What South Korea doesn’t want you to see during the Winter Games
With the world’s attention focused on the 2018 Winter Olympic Games in South Korea, the host country is facing some unwanted attention on other aspects of their culture. Like their diet.
Specifically, that part of their diet that involves the raising and slaughter of dogs for meat.
According to a 2008 study, dog meat was the fourth most-consumed meat in South Korea after pork, beef, and chicken, and around two million dogs are slaughtered for food each year. More than twenty thousand restaurants in the country serve dog meat, mostly in the form of a stew commonly known as Bosintang. The literal translation is “invigorating soup,” and it’s especially popular with older Korean men who believe it increases virility.
The consumption of dog meat is not illegal in South Korea, but it’s not exactly legal, either.
Instead, the dog meat industry occupies a kind of twilit gray area in Korea. There’s no clear recognition of dog meat as a legitimate food for human consumption, nor is there a clear ban on the sale or slaughter of dogs for food.
What is clear is that eating dog meat has been a part of Korean culture for thousands of years. And while cultural attitudes are slow to change, South Koreans are keenly aware of how distasteful the rest of the world finds the practice. That’s why the government temporarily banned the sale of canine meat in the run up to the 1988 Seoul Summer Olympics and attempted to do so again this year before the 2018 Winter Olympics in Pyeongchang, which kicked off last Friday.
The government called on restaurants in Pyeongchang County to temporarily stop serving dishes with dog in them, and to take down signs advertising that they served dog, at least during the games, but only two restaurants have honored the request. Meanwhile, a petition to boycott the games entirely because of the practice gained nearly half a million signatures.
The plight of Korean dogs raised specifically to be slaughtered for meat got a high-profile boost from two-time world champion Olympic figure skater Meagan Duhamel of Canada, who saved a mini-dachshund named Moo-tae from winding up on some dinner menu by adopting him when she visited South Korea a year ago. Now, Duhamel is asking her fellow athletes at the Pyeongchang Winter Games to do the same.

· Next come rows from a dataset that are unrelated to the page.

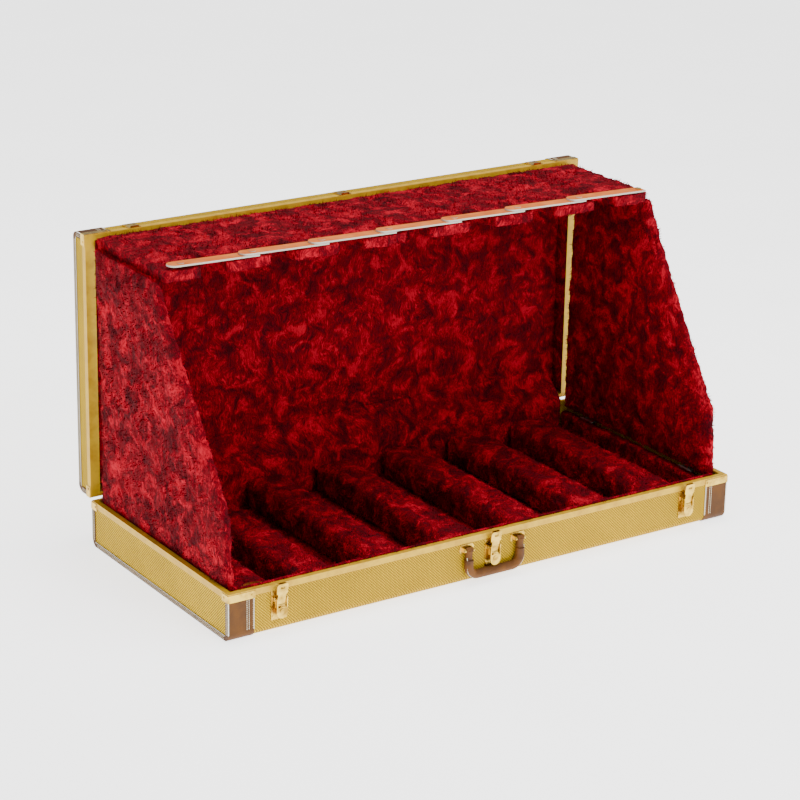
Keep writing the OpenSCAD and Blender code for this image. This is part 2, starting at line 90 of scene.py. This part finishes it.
class Tree:
    """A material under construction."""

    def __init__(self, name, roughness, metallic=0.0):
        self.material = bpy.data.materials.new(name)
        self.material.use_nodes = True
        self.tree = self.material.node_tree
        self.bsdf = self.tree.nodes["Principled BSDF"]
        self.set("Roughness", roughness)
        self.set("Metallic", metallic)
        self.coord = self.tree.nodes.new("ShaderNodeTexCoord").outputs["Object"]

    def set(self, socket, value):
        """Sets a value that is the same all over the surface."""
        self.bsdf.inputs[socket].default_value = value

    def plug(self, socket, value):
        if isinstance(value, bpy.types.NodeSocket):
            self.tree.links.new(value, socket)
        else:
            socket.default_value = value

    def math(self, operation, a, b=0.0):
        n = self.tree.nodes.new("ShaderNodeMath")
        n.operation = operation
        self.plug(n.inputs[0], a)
        self.plug(n.inputs[1], b)
        return n.outputs[0]

    def split(self, vector=None):
        n = self.tree.nodes.new("ShaderNodeSeparateXYZ")
        self.plug(n.inputs[0], vector or self.coord)
        return n.outputs

    def vector(self, operation, a, b):
        n = self.tree.nodes.new("ShaderNodeVectorMath")
        n.operation = operation
        self.plug(n.inputs[0], a)
        self.plug(n.inputs[1], b)
        return n.outputs[0]

    def noise(self, scale, detail=3.0, vector=None, colour=False, distortion=0.0):
        n = self.tree.nodes.new("ShaderNodeTexNoise")
        n.inputs["Scale"].default_value = scale
        n.inputs["Detail"].default_value = detail
        n.inputs["Distortion"].default_value = distortion
        self.plug(n.inputs["Vector"], vector or self.coord)
        return n.outputs["Color" if colour else "Fac"]

    def ramp(self, value, stops):
        n = self.tree.nodes.new("ShaderNodeValToRGB")
        while len(n.color_ramp.elements) < len(stops):
            n.color_ramp.elements.new(0.5)
        for element, (place, colour) in zip(n.color_ramp.elements, stops):
            element.position = place
            element.color = colour
        self.plug(n.inputs[0], value)
        return n.outputs[0]

    def mix(self, factor, a, b, blend="MIX"):
        n = self.tree.nodes.new("ShaderNodeMix")
        n.data_type = "RGBA"
        n.blend_type = blend
        self.plug(n.inputs[0], factor)
        self.plug(n.inputs[6], a)
        self.plug(n.inputs[7], b)
        return n.outputs[2]

    def bump(self, height, distance, strength=1.0):
        n = self.tree.nodes.new("ShaderNodeBump")
        n.inputs["Distance"].default_value = distance
        n.inputs["Strength"].default_value = strength
        self.plug(n.inputs["Height"], height)
        self.tree.links.new(n.outputs[0], self.bsdf.inputs["Normal"])

    def colour(self, value):
        self.plug(self.bsdf.inputs["Base Color"], value)

    def roughness(self, pattern, share, least):
        """Roughness that follows a pattern."""
        value = self.math("ADD", self.math("MULTIPLY", pattern, share), least)
        self.plug(self.bsdf.inputs["Roughness"], value)


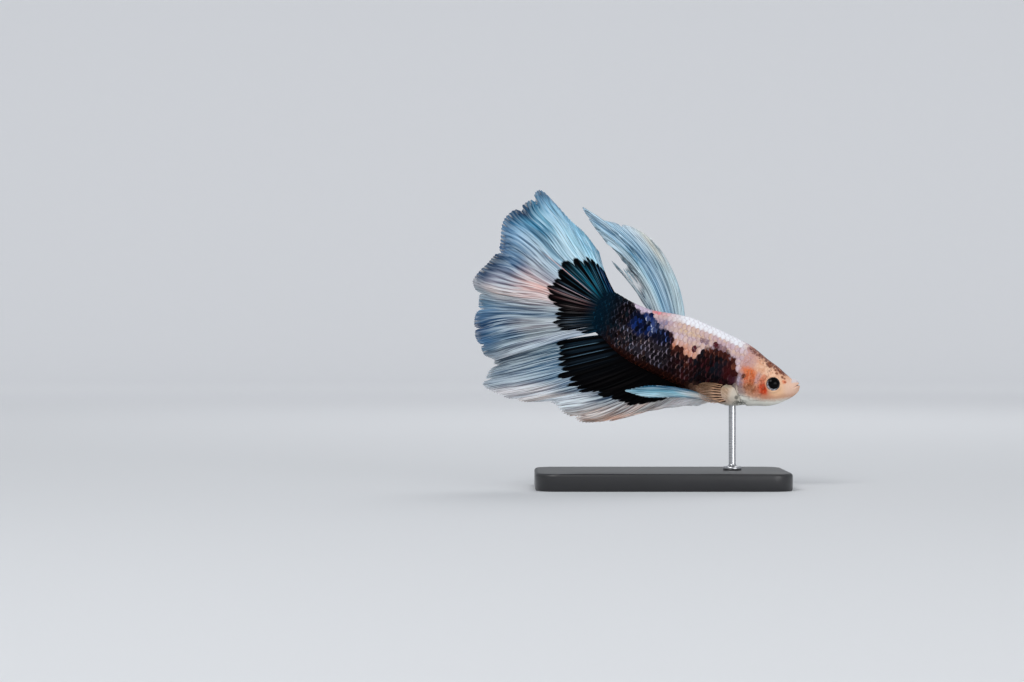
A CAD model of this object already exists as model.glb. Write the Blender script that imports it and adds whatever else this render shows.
"""A male betta fish of a long-finned breed, life size, nose down on a plain display stand.

Shapes are worked out in the fish's own frame, in millimetres: x runs forward from the root of the tail fin
to the snout, z towards the back, and the fish's right side is at negative y. to_row() turns them into the
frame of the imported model, in metres.
"""

import math

import bpy
import numpy as np
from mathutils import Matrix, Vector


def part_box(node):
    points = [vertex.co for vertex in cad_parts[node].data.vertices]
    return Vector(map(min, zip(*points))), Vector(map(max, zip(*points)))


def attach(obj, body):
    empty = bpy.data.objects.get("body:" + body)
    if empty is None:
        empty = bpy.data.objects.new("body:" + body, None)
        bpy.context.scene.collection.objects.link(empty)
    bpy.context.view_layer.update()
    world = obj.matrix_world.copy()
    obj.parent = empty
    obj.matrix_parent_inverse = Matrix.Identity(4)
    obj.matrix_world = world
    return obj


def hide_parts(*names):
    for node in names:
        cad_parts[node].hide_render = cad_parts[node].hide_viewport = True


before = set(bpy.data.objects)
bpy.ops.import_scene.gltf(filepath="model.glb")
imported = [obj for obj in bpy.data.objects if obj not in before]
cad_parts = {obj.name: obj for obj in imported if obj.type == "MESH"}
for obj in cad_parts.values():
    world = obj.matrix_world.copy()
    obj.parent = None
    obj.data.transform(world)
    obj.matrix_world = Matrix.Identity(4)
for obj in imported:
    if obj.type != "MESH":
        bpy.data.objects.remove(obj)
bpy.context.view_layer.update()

# ---- sizes, in millimetres in the fish's frame -------------------------------------------------------

MM = 0.001
NOSE_DOWN = math.radians(19.2)
EYE_AT = (43.9, 2.5, -1.95)  # middle of the left eyeball; the right one is its mirror image
COAT = 0.2  # the skin lies this far inside the solids, and the scales fill the space

SNOUT, TAIL_END = 50.3, -0.5
SNOUT_ROUND, TAIL_ROUND = 1.5, 3.0
SWAY, SWAY_FROM = 0.9, 22.0

# Side view of the body: x, height of the back, height of the belly.
PROFILE = (
    (-0.5, 6.3, -3.3), (3.0, 6.15, -4.6), (7.5, 5.3, -6.8), (12.0, 5.05, -8.0), (20.5, 6.3, -9.1),
    (27.0, 6.0, -9.75), (32.0, 5.45, -10.05), (35.5, 5.0, -10.1), (38.2, 4.25, -9.3), (41.2, 3.1, -8.15),
    (44.3, 2.15, -7.25), (46.4, 1.25, -6.1), (48.0, 0.7, -4.75), (49.2, 0.65, -3.6), (50.3, 0.3, -2.8),
)
# Section of the body: x, half width, height where it is widest, squareness of the flank.
GIRTH = (
    (-0.5, 0.4, 1.2, 1.0), (3.0, 1.1, 0.6, 1.0), (8.0, 2.1, -0.7, 0.95), (14.0, 3.0, -1.4, 0.9),
    (22.0, 3.85, -2.0, 0.85), (30.0, 4.3, -2.6, 0.82), (36.0, 4.45, -3.2, 0.8), (40.0, 4.25, -3.3, 0.8),
    (44.0, 3.45, -2.7, 0.8), (47.0, 2.5, -2.0, 0.8), (49.0, 1.75, -1.5, 0.8), (50.3, 1.4, -1.2, 0.8),
)
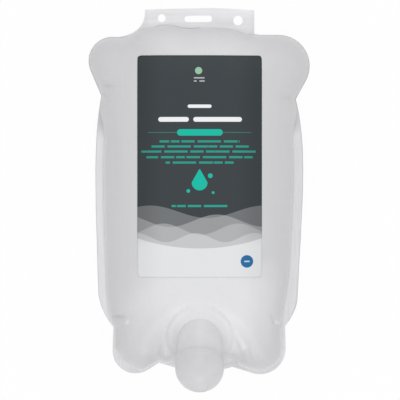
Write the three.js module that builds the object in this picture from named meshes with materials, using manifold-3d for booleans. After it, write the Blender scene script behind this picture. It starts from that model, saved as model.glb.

Duhamel couldn’t have saved Moo-tae without the help of EK Park. Park is the founder of Free Korean Dogs, a Canadian nonprofit headquartered in Toronto that facilitates dog adoptions between South Korea and the US and Canada. Park helped rescue Moo-tae from a dog farm as a puppy and delivered him to Duhamel when she was competing in Pyeongchang last year in a test run for the Olympics.
The good news is, attitudes toward eating dog are changing in South Korea, if slowly.
A 2015 Gallup poll showed that only 20% of men in their 20s had consumed dog meat in the previous year, compared to half of men in their 50s and 60s. That’s pretty good, considering that the idea of dogs as companion animals is a recent one in Korean culture: Pet dogs only became common in South Korea in the 1980s.
That number should continue to shrink as a growing number of young Koreans see dogs as companions rather than cuisine.